Il Signore addirittura arriva a identificarsi col migrante. «Fui forestiero e mi avete accolto» (Mt 25). Nell’ottica di un cristiano, quello che Trump e la Meloni stanno facendo è perseguitare Gesù stesso.

Ritornano le appassionate parole della nostra premier: «Yo soy Giorgia, soy una mujer, soy una madre, soy cristiana». Sulle due prime affermazioni nessun dubbio.  Ma la terza rischia di essere, alla luce di quanto detto, solo uno slogan elettorale. 

Come un puro gioco retorico appare il riferimento a Francesco come «guida» a cui l’Italia – almeno quella istituzionale – si ispira. La cruda verità è che il nostro governo, e in particolare la sua premier, vanno nella direzione opposta a quella che da sempre la Chiesa propone nel suo insegnamento sociale e che Papa Francesco non si stanca di ribadire.

Il tentavo di mascherare questo dato innegabile si può spiegare con motivazioni di tipo elettoralistico, ma non giova alla serietà del discorso pubblico. Meloni deve scegliere se stare con il vangelo e con Papa Francesco, oppure con Trump.

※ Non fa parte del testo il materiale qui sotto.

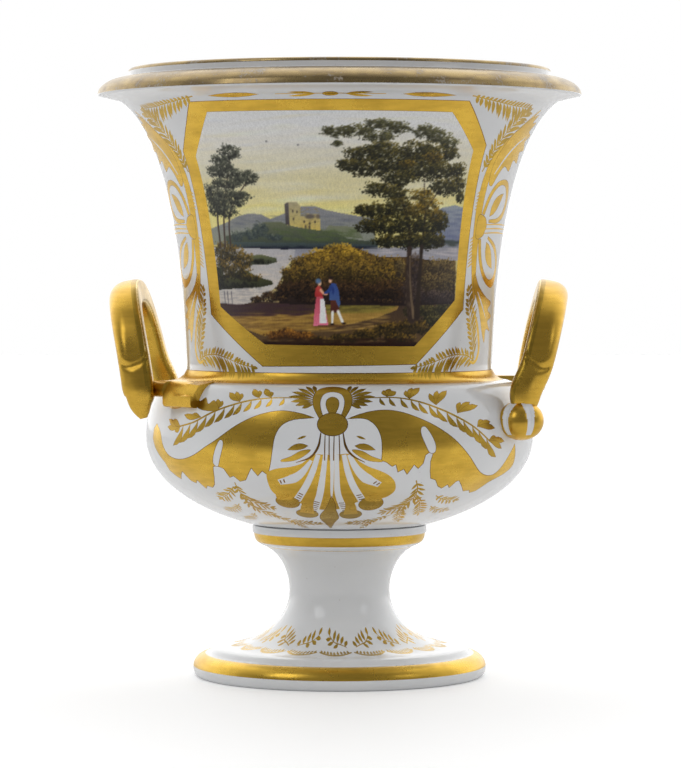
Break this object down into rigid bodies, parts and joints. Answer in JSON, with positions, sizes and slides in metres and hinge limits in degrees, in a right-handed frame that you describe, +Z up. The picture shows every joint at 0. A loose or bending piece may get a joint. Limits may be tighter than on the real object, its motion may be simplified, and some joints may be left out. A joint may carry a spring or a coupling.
{
  "type": "campana vase",
  "caption": "Footed bell-shaped vase with a flaring lip, low round bowl, socle foot and a leaning gilt loop handle on each side.",
  "frame": {"origin": "centre of the underside, where the foot ring stands on the table", "axes": "+Z up along the turning axis; the painted front faces -Y; the handles stand at +X and -X"},
  "size_m": [0.2536, 0.2536, 0.3184],
  "materials": {
    "porcelain": "glossy white glaze with burnished gilding and an enamelled landscape panel",
    "foot_porcelain": "glossy bluish white glaze with gilt bands and sprigs",
    "gilding": "moulded porcelain gilt all over, burnished and slightly worn"
  },
  "bodies": {
    "root": {"body": "porcelain", "foot": "foot_porcelain", "handle_left": "gilding", "handle_right": "gilding"}
  },
  "joints": []
}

2 replies on “Giorgia Meloni: con Papa Francesco o con Trump?”

  • Condivido pienamente. L-analisi è lucida e completa. Per Meloni valgono le parole “vergogna” e “tradimento”

  • Sono perfettamente d’accordo con l’analisi del prof.Savagnone. Meloni si comporta come un re travicello che vuole cavalcare i poteri “forti” per il suo, debole e infingardo.